Dương Đình Khuê does not indicate where he got this document from. However his use of the term “văn-tế” (essay in sacrifice) is interesting, as that relates to the information that was recorded in the Đại Việt sử ký toàn thư where the emperor likened Nguyễn Thuyên’s driving away of the crocodiles to Han Yu’s earlier example of doing the same thing.

Han Yu

In the early ninth century, Tang Dynasty official Han Yu performed a ceremony to banish crocodiles from Chaozhou, in what is now the eastern part of Guangdong Province. He offered a sheep and a pig to the crocodiles and then placed in the water a document called the “Document for the Crocodiles” (e’yu wen/ngạc ngư văn 鱷魚文).

After doing so, the crocodiles departed.

When this “Document for the Crocodiles,” was later included in a famous seventeenth-century literary collection (the Guwen guanzhi 古文觀止), it was renamed as the “Sacrifice to the Crocodiles Essay” (Tế ngạc ngư văn 祭鱷魚文).

So why is it that when a document that no one in Vietnam had been able to find for years suddenly “appeared” again it also carried a new name, and one that resembled the “modern” name of Han Yu’s text: the “Essay in Sacrifice to the Crocodiles” (Văn-tế cá-sấu)? Who named it that? That’s not what it is called in the Đại Việt sử ký toàn thư.

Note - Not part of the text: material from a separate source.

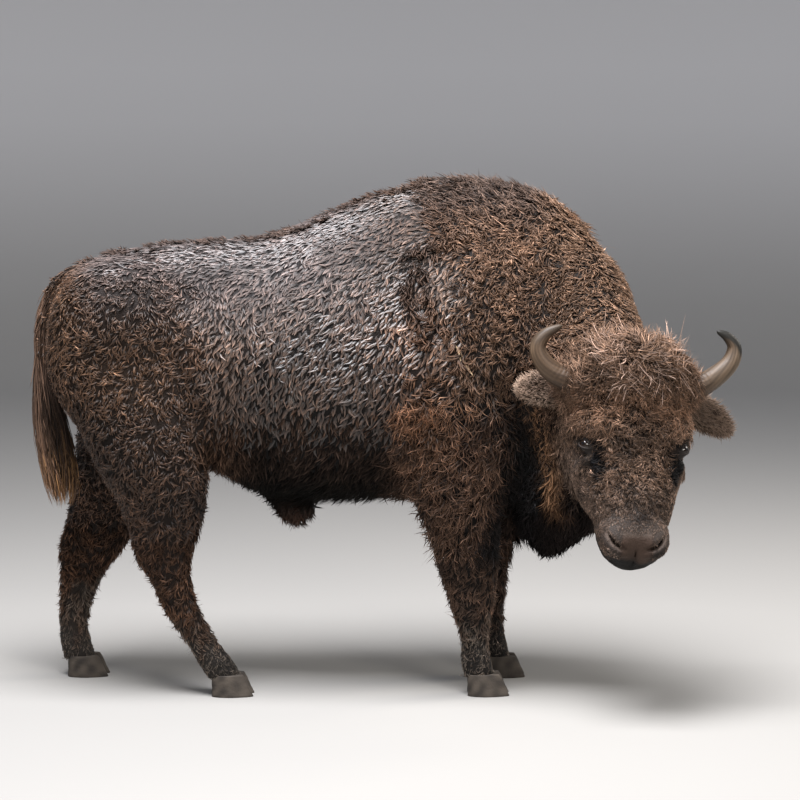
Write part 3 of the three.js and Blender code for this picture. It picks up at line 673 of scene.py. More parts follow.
# ---------------------------------------------------------------- the lie of the coat
GUIDES = [
    # x, |y|, z, direction (y away from the middle), reach
    ((-1120, 60, 1330), (-0.25, 0.1, -1.0), 120),
    ((-1120, 120, 1050), (0.1, 0.1, -1.0), 200),
    ((-950, 200, 1300), (-0.5, 0.2, -0.85), 200),
    ((-850, 260, 1050), (-0.45, 0.0, -0.9), 220),
    ((-620, 280, 1250), (-0.2, 0.05, -1.0), 240),
    ((-600, 160, 1480), (-0.95, 0.3, -0.25), 180),
    ((-500, 290, 900), (-0.1, 0.0, -1.0), 220),
    ((-200, 345, 1150), (-0.48, 0.0, -0.88), 300),
    ((-200, 120, 1600), (-0.9, 0.35, -0.4), 220),
    ((-150, 330, 850), (-0.3, 0.0, -0.95), 220),
    ((-200, 100, 640), (-0.8, 0.0, -0.6), 200),
    ((150, 330, 1150), (-0.42, 0.0, -0.9), 240),
    ((150, 100, 1690), (-0.8, 0.4, 0.1), 200),
    ((200, 300, 800), (-0.25, 0.0, -1.0), 220),
    ((400, 280, 1200), (-0.4, 0.1, -0.9), 220),
    ((420, 80, 1660), (-0.55, 0.6, -0.1), 160),
    ((560, 150, 1450), (-0.35, 0.3, -0.8), 200),
    ((450, 150, 700), (0.1, 0.0, -1.0), 200),
    ((230, 170, 450), (-0.25, 0.05, -1.0), 200),
    ((250, 150, 150), (-0.05, 0.0, -1.0), 150),
    ((-750, 180, 500), (-0.35, 0.0, -0.95), 200),
    ((-640, 160, 180), (0.1, 0.0, -1.0), 150),
    ((-1040, 180, 480), (-0.1, 0.0, -1.0), 180),
]


def lie(p, normal):
    """Direction of the hair along the skin."""
    side = np.sign(p[:, 1:2]) + (p[:, 1:2] == 0)
    d = np.zeros_like(p)
    left = mirrored(p)
    for at, way, reach in GUIDES:
        weight = 1.0 / (((left - at) ** 2).sum(1) / reach**2 + 0.04) ** 2
        d += weight[:, None] * unit(way)
    d[:, 1:2] *= side
    # neck and throat mane: down, and back round the turned neck
    d = mix(unit(d), unit([-0.25, 0.12, -0.95]), step(430, 640, p[:, 0]))
    # head: away from the whorl of the crown, down the face, down and back on the cheeks
    q = to_head(p)
    t, w, n = q.T
    s = np.abs(w)
    sign = np.sign(w) + (w == 0)
    crown = unit(np.stack([t + 25, 1.1 * w, 0.5 * (n + 60)], 1) + 1e-6)
    face = [np.full_like(t, 0.9), 0.75 * sign * step(15, 120, s), -0.45 * step(60, 150, s)]
    h = mix(crown, unit(np.stack(face, 1)), step(150, 320, t))
    h = mix(h, unit([0.75, 0.0, -0.65]), step(-120, -200, n) * step(120, 220, t))
    h = mix(unit(h) @ HEAD_AXES, np.array([-0.1, 0.05, -1.0]), step(-270, -360, n))
    d = mix(d, h, step(-30, 40, head_side(q)) * step(330, 480, p[:, 0]))
    d = d - normal * (d * normal).sum(1, keepdims=True)
    return unit(d + 1e-9)


# ---------------------------------------------------------------- skin
BODY_CELL, HEAD_CELL = 13.0, 5.0
SKIN_LOW, SKIN_HIGH = (-1260, -760, 52), (1080, 420, 1760)  # from the top of the hooves up
HEAD_LOW, HEAD_HIGH = (from_head((255, 0, -190)) + np.array([430, 400, 440]) * way for way in (-1, 1))
body_v, body_f = polygonise(body_shell, SKIN_LOW, SKIN_HIGH, BODY_CELL)
head_v, head_f = polygonise(head_shell, HEAD_LOW, HEAD_HIGH, HEAD_CELL, slope_step=0.5)


def head_detail(q):
    return face_detail(q, skin_field(from_head(q)))


# The lid from its rim outwards: how far each ring lies from the opening, its height over the ball, how much
# of it lies on the skin of the face and how far above that skin, and its tone.
LID = [
    # out, height, share, over the skin, tone
    (0.0, 0.4, 0, 0, 0.006), (1.6, 2.6, 0, 0, 0.012), (4.0, 3.6, 0, 0, 0.026), (7.0, 3.4, 0, 0, 0.018),
    (10.0, 2.2, 0.35, -1.0, 0.026), (14.0, 0, 0.8, -1.0, 0.030), (19.0, 0, 1.0, -1.0, 0.034),
    (25.0, 0, 1.0, -1.0, 0.034), (31.0, 0, 1.0, -9.0, 0.034),
]


def eyelids(side):
    """A closed ring of lid round the opening: from the ball's surface out under the skin."""
    cols = 72
    cx, cy = np.cos(circle(cols)), np.sin(circle(cols))
    ex = 20.5 * cx
    ey = np.where(cy > 0, 11.5, 9.0) * cy * (1 - 0.32 * cx**2)
    rows = []
    for k, (out, height, share, over, _) in enumerate(LID):
        gx, gy = ex + out * cx, ey + out * cy * 0.9
        crease = 1.4 * (k == 3) * step(-0.2, 0.5, cy)
        radius = EYE_R + height - crease
        h = np.sqrt(np.maximum(radius**2 - np.hypot(gx, gy)**2, 4.0))
        flat = EYE + gx[:, None] * EYE_LONG + gy[:, None] * EYE_UP
        q = flat + h[:, None] * EYE_OUT
        if share:
            on = flat + 14 * EYE_OUT
            for _ in range(8):
                on = on - off_by(head_detail, on, 1.5, 0.3, over) * 0.9
            q = q + (on - q) * share
        rows.append(q)
    q = np.concatenate(rows + [EYE[None]])
    q[:, 1] *= side
    n = len(rows)
    idx, nxt, quads = ring_grid(n, cols)
    fans = np.concatenate([fan(n * cols, nxt[-1], idx[-1]), fan(n * cols, idx[0], nxt[0])])
    if np.cross(EYE_LONG, EYE_UP) @ EYE_OUT * side > 0:
        quads, fans = quads[:, ::-1], fans[:, ::-1]
    # painted highlight: the lower lid's rim a little lighter
    lower_lid_glint = np.tile(step(-0.1, -0.8, cy), (n, 1)) * np.isin(np.arange(n), [1, 2])[:, None]
    tone = np.repeat(np.array(LID)[:, 4:], cols, 1) + 0.02 * lower_lid_glint
    return from_head(q), quads, fans, np.append(tone.ravel(), 0.01)[:, None] * rgb(1.0, 0.80, 0.72)


skin_v = np.concatenate([body_v, head_v])
skin_f = np.concatenate([body_f, head_f + len(body_v)])
body_n = unit(gradient(skin_field, body_v, 6.0))
head_n = unit(gradient(lambda p: smin(skin_field(p), body_field(p) + 40, 1), head_v, 3.0))
skin_n = np.concatenate([body_n, head_n])
bare = bare_at(skin_v)
q_skin = to_head(skin_v)
on_body = np.arange(len(skin_v)) < len(body_v)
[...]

Could it be that this document was a modern invention? If it’s not, then where is the original text that Dương Đình Khuê’s transcription into quốc ngữ and translation into French came from? No one has ever found such a text. The “Essay in Sacrifice to the Crocodiles” (Văn-tế cá-sấu) is therefore likely a later fabrication, and my guess would be that it is a recent fabrication (twentieth century).

Kiernan book

As such, I think it should be clear by this point that the three “firsts” that Kiernan lists likewise do not exist.

There is no first extant text written in Vietnamese dating from 1282.

The first allusion in any Vietnamese text to ancient “Hùng kings” does not date from 1282.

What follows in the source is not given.